[Rows from a 3D modeling dataset]
____________
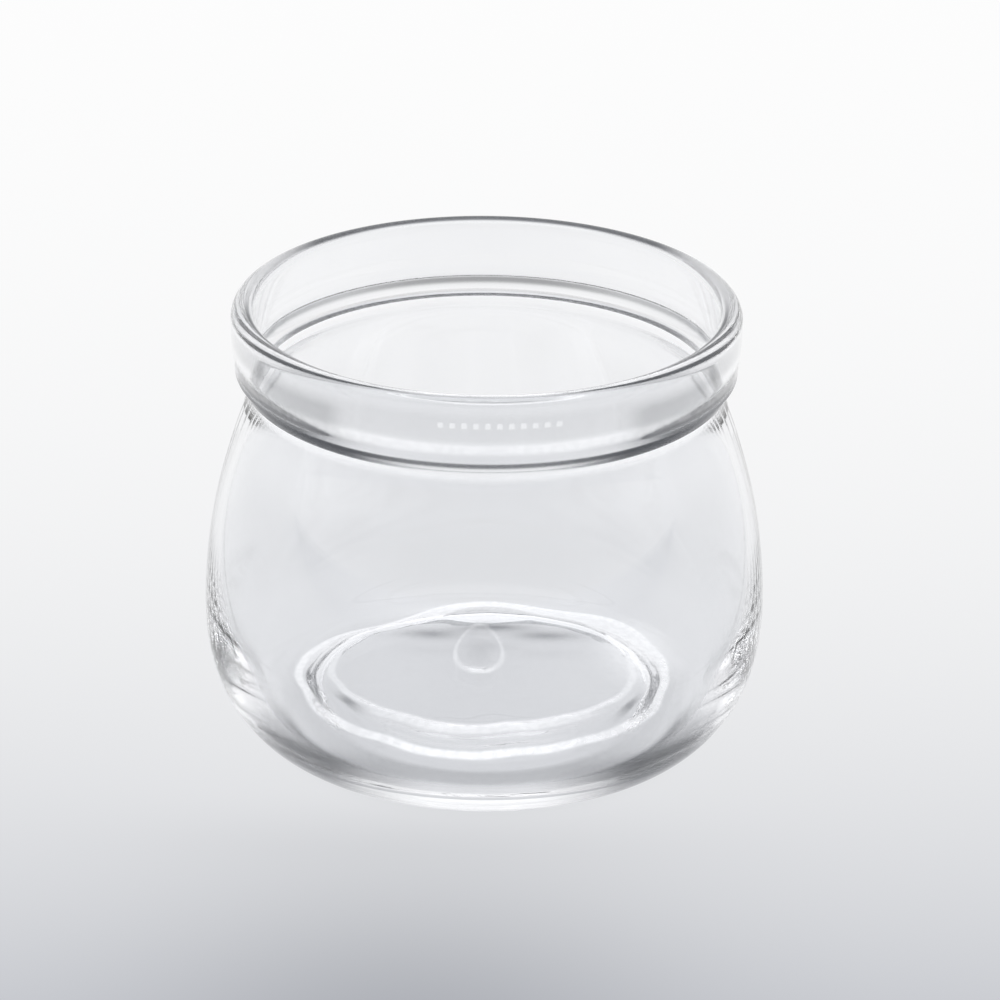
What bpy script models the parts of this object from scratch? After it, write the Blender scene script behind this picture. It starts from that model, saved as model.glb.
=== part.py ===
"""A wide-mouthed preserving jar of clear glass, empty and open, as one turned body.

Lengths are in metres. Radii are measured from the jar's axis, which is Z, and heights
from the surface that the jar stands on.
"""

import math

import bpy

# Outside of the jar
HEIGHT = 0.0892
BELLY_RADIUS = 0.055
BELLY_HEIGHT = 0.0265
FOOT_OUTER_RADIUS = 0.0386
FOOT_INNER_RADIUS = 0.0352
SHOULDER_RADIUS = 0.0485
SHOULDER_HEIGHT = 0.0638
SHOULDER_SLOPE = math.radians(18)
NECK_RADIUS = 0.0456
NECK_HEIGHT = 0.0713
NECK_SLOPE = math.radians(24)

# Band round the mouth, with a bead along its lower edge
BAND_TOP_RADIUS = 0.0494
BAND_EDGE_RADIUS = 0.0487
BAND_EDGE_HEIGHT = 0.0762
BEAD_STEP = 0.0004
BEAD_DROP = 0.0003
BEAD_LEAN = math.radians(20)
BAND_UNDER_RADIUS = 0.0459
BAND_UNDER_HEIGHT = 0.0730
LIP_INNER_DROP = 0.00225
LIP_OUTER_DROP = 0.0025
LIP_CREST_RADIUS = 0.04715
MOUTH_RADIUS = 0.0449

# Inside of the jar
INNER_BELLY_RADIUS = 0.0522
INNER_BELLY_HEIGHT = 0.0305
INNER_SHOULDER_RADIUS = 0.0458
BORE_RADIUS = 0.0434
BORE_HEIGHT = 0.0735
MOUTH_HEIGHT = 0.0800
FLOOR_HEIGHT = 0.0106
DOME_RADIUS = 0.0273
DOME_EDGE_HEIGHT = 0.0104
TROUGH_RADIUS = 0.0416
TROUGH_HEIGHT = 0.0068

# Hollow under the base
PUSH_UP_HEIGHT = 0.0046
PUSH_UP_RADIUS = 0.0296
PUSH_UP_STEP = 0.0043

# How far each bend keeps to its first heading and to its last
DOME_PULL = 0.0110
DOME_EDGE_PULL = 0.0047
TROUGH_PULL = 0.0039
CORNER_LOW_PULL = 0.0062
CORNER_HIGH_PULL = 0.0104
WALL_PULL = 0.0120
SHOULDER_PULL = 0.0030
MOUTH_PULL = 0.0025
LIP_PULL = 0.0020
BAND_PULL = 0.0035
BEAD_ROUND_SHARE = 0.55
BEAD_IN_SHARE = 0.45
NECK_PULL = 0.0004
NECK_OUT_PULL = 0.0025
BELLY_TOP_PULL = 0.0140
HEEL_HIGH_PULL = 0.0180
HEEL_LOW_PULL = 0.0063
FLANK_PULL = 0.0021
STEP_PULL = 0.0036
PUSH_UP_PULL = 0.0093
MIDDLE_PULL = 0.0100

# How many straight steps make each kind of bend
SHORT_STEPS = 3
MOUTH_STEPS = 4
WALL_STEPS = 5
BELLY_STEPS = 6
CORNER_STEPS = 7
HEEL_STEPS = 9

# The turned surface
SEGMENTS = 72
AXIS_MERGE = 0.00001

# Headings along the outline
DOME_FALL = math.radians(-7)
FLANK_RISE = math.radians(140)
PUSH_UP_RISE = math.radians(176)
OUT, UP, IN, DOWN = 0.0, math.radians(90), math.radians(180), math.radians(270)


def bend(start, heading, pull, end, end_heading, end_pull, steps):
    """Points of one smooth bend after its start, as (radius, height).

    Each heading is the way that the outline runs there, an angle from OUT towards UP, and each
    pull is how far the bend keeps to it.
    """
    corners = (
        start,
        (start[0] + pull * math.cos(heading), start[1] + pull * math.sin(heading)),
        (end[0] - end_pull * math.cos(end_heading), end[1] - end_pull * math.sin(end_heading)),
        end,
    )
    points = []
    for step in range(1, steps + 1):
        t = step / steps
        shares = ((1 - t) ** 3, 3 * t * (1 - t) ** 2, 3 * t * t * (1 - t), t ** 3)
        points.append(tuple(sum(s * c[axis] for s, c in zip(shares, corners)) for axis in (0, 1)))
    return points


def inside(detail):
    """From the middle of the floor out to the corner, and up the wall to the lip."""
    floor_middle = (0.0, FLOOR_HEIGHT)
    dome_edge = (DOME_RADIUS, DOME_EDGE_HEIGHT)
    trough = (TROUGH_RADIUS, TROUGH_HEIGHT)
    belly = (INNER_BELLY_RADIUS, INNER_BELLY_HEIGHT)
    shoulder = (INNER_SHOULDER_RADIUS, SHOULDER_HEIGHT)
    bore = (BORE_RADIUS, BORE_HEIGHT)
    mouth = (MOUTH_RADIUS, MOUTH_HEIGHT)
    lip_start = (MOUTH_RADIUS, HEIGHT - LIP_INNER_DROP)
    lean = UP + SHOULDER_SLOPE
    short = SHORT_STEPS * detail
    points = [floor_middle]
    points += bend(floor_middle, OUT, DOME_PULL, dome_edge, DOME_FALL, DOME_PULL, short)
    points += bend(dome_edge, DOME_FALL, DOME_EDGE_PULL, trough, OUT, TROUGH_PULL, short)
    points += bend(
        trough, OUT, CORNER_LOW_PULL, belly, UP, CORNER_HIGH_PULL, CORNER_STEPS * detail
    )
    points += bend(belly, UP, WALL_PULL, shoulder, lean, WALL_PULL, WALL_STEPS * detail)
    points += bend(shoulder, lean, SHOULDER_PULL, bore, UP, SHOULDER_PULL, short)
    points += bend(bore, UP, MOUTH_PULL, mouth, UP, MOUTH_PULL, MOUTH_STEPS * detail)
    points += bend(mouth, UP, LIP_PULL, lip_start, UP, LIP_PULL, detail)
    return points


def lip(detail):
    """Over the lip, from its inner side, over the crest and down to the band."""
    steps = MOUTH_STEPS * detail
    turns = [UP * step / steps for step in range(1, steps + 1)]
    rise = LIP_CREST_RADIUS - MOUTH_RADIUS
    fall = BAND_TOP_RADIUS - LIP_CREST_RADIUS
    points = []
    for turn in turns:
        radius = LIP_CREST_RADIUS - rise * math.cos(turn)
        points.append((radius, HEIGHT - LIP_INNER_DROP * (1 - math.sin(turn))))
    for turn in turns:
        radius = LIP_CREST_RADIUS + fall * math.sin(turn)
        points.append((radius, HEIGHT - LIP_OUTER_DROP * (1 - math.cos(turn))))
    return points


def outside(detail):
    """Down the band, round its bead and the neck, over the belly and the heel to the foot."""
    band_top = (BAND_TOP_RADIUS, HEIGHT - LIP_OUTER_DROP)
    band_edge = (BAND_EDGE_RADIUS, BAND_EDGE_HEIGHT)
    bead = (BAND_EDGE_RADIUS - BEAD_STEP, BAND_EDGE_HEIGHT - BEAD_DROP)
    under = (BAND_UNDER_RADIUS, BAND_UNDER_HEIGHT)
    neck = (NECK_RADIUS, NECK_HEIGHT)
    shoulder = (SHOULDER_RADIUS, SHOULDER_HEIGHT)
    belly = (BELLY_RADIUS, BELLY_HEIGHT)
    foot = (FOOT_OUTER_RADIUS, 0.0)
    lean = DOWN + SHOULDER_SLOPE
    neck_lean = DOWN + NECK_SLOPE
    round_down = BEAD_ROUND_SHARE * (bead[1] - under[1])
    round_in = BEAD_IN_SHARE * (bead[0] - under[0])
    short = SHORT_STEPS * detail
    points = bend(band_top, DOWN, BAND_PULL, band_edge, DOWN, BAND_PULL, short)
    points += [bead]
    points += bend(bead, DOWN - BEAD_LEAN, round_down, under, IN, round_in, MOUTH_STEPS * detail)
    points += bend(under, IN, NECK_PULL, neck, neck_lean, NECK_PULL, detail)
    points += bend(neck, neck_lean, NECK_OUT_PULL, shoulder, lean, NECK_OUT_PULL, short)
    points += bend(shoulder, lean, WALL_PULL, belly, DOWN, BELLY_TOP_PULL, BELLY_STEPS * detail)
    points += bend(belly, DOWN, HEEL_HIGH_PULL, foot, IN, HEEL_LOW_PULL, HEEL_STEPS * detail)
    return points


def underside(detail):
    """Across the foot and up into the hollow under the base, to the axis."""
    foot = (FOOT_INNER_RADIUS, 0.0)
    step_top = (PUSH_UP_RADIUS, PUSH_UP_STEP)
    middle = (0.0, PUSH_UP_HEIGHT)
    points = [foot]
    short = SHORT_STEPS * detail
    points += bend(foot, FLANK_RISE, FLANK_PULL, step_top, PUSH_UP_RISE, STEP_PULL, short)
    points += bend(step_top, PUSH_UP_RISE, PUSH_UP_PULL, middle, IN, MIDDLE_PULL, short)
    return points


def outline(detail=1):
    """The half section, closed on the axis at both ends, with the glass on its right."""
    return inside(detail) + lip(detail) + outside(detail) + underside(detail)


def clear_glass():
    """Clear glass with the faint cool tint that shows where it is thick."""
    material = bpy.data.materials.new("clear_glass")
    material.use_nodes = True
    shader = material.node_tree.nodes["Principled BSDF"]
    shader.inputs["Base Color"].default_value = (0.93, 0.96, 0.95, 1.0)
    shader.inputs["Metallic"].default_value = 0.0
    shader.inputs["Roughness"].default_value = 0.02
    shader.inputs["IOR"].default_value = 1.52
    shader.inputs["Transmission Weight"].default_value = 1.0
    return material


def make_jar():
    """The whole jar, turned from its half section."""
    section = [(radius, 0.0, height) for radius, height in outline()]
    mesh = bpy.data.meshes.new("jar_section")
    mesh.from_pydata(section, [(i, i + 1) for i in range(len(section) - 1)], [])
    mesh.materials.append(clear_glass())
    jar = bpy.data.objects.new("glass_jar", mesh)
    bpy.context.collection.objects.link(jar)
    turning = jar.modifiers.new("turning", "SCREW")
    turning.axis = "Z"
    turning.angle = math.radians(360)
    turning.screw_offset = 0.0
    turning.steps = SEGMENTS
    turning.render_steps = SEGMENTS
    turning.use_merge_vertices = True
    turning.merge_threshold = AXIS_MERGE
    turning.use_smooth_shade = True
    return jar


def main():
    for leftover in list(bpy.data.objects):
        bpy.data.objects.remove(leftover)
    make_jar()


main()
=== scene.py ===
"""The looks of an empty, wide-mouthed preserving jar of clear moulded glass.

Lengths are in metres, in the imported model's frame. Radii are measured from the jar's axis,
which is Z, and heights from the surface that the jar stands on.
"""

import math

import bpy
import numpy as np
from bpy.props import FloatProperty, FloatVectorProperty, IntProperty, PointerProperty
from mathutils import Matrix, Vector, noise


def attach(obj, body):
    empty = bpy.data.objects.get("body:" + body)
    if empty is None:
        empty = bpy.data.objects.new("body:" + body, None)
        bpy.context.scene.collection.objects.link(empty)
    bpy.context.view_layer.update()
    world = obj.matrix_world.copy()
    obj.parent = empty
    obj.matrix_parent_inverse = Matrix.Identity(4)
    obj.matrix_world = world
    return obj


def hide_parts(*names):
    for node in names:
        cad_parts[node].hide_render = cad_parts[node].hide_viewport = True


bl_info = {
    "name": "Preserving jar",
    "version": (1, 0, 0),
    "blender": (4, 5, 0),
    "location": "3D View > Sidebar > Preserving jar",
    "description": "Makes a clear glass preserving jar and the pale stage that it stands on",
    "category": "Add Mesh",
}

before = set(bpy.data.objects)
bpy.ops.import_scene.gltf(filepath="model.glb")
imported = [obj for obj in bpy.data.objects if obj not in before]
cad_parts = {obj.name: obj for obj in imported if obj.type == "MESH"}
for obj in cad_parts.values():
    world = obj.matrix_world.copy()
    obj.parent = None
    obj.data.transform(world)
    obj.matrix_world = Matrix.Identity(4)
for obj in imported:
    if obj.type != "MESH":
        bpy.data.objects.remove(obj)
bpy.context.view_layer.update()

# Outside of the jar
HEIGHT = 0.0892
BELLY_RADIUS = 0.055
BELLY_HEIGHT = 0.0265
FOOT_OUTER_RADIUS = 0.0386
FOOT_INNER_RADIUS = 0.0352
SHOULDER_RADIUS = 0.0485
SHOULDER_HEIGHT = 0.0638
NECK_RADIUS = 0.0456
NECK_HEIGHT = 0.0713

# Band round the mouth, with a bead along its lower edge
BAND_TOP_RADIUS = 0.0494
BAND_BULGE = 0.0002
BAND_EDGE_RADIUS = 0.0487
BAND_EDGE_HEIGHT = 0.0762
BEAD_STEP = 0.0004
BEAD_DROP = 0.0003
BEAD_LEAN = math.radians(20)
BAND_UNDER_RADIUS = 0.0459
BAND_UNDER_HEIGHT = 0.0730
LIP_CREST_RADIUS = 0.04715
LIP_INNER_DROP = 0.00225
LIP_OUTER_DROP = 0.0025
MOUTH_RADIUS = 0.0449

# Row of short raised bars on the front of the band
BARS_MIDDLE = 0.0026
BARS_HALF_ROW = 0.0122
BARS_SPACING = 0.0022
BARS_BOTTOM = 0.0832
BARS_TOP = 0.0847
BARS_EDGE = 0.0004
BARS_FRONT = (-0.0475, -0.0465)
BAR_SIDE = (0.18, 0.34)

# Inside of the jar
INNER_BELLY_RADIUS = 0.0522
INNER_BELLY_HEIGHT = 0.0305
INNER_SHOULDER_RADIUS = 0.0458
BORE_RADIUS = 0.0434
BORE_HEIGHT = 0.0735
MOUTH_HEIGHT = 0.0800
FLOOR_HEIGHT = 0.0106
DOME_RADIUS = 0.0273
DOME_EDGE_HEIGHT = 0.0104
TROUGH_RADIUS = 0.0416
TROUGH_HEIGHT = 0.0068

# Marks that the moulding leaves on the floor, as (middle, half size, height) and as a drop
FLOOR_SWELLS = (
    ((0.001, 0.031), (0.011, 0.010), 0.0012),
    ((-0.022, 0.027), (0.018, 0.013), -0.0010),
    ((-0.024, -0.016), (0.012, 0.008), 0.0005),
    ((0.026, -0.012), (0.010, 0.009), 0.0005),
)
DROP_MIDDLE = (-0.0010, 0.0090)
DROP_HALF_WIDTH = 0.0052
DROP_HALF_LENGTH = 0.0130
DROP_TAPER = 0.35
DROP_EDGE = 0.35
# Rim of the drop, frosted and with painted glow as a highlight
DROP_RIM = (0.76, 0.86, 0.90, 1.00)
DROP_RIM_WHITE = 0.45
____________
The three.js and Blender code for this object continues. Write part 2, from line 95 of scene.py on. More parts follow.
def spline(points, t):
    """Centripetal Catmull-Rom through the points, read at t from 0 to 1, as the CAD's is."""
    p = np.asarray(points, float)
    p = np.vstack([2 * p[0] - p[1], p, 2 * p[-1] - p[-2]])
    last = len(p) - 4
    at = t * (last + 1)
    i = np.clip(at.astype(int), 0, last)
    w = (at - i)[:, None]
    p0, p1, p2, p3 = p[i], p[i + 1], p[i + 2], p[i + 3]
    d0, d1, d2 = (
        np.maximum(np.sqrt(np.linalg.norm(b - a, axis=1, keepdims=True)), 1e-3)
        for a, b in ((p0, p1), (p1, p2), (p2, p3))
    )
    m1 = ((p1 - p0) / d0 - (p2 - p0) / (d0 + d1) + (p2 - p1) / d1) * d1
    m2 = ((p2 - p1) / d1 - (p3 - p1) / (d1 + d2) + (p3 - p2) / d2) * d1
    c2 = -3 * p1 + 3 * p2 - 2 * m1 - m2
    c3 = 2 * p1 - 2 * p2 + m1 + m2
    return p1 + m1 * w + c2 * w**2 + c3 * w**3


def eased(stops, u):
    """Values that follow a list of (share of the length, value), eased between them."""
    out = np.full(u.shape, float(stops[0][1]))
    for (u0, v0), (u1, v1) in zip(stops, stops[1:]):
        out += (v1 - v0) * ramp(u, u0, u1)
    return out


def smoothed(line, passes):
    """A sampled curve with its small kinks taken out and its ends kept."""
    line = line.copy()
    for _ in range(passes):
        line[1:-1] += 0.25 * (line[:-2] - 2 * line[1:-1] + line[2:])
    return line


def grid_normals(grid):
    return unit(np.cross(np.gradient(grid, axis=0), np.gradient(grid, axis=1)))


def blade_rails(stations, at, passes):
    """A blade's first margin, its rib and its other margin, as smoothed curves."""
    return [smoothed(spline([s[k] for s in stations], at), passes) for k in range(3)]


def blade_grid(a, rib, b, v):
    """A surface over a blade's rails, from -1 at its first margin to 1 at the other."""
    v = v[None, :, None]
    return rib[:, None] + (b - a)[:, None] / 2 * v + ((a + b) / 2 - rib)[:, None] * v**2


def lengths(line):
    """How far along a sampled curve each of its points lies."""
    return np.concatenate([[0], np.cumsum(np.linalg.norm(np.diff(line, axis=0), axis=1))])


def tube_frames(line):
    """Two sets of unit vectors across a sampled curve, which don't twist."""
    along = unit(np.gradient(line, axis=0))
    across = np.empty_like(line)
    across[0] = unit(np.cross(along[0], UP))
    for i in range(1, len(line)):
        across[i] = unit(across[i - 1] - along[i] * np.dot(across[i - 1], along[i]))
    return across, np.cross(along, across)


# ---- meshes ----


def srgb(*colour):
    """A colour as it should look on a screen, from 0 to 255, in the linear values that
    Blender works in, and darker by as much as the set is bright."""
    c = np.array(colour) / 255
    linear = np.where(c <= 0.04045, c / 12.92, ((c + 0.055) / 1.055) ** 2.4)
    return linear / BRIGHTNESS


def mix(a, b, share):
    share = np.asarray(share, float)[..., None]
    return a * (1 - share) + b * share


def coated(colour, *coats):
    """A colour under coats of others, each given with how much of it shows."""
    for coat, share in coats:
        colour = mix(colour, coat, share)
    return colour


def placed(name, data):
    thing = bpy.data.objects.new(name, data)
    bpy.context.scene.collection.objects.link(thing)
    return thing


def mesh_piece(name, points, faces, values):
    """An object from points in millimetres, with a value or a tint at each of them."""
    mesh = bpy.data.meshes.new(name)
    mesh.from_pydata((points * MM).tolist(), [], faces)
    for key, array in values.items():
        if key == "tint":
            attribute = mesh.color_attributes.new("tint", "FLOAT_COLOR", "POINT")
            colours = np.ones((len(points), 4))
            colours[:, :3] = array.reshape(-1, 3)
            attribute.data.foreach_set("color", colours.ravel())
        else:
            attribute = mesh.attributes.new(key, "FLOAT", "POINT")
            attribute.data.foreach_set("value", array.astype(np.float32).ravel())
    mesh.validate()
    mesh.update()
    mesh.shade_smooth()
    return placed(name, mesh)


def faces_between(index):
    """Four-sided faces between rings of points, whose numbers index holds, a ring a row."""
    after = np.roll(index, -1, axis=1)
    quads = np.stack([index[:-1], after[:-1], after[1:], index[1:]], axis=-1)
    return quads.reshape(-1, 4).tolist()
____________
TASK DESCRIPTION
Your task is to print the lines from the one containing "mesh.materials.append(clear_glass())" through the one containing "for node in", exactly and with nothing added.

REPLY
    mesh.materials.append(clear_glass())
    jar = bpy.data.objects.new("glass_jar", mesh)
    bpy.context.collection.objects.link(jar)
    turning = jar.modifiers.new("turning", "SCREW")
    turning.axis = "Z"
    turning.angle = math.radians(360)
    turning.screw_offset = 0.0
    turning.steps = SEGMENTS
    turning.render_steps = SEGMENTS
    turning.use_merge_vertices = True
    turning.merge_threshold = AXIS_MERGE
    turning.use_smooth_shade = True
    return jar


def main():
    for leftover in list(bpy.data.objects):
        bpy.data.objects.remove(leftover)
    make_jar()


main()
=== scene.py ===
"""The looks of an empty, wide-mouthed preserving jar of clear moulded glass.

Lengths are in metres, in the imported model's frame. Radii are measured from the jar's axis,
which is Z, and heights from the surface that the jar stands on.
"""

import math

import bpy
import numpy as np
from bpy.props import FloatProperty, FloatVectorProperty, IntProperty, PointerProperty
from mathutils import Matrix, Vector, noise


def attach(obj, body):
    empty = bpy.data.objects.get("body:" + body)
    if empty is None:
        empty = bpy.data.objects.new("body:" + body, None)
        bpy.context.scene.collection.objects.link(empty)
    bpy.context.view_layer.update()
    world = obj.matrix_world.copy()
    obj.parent = empty
    obj.matrix_parent_inverse = Matrix.Identity(4)
    obj.matrix_world = world
    return obj


def hide_parts(*names):
    for node in names:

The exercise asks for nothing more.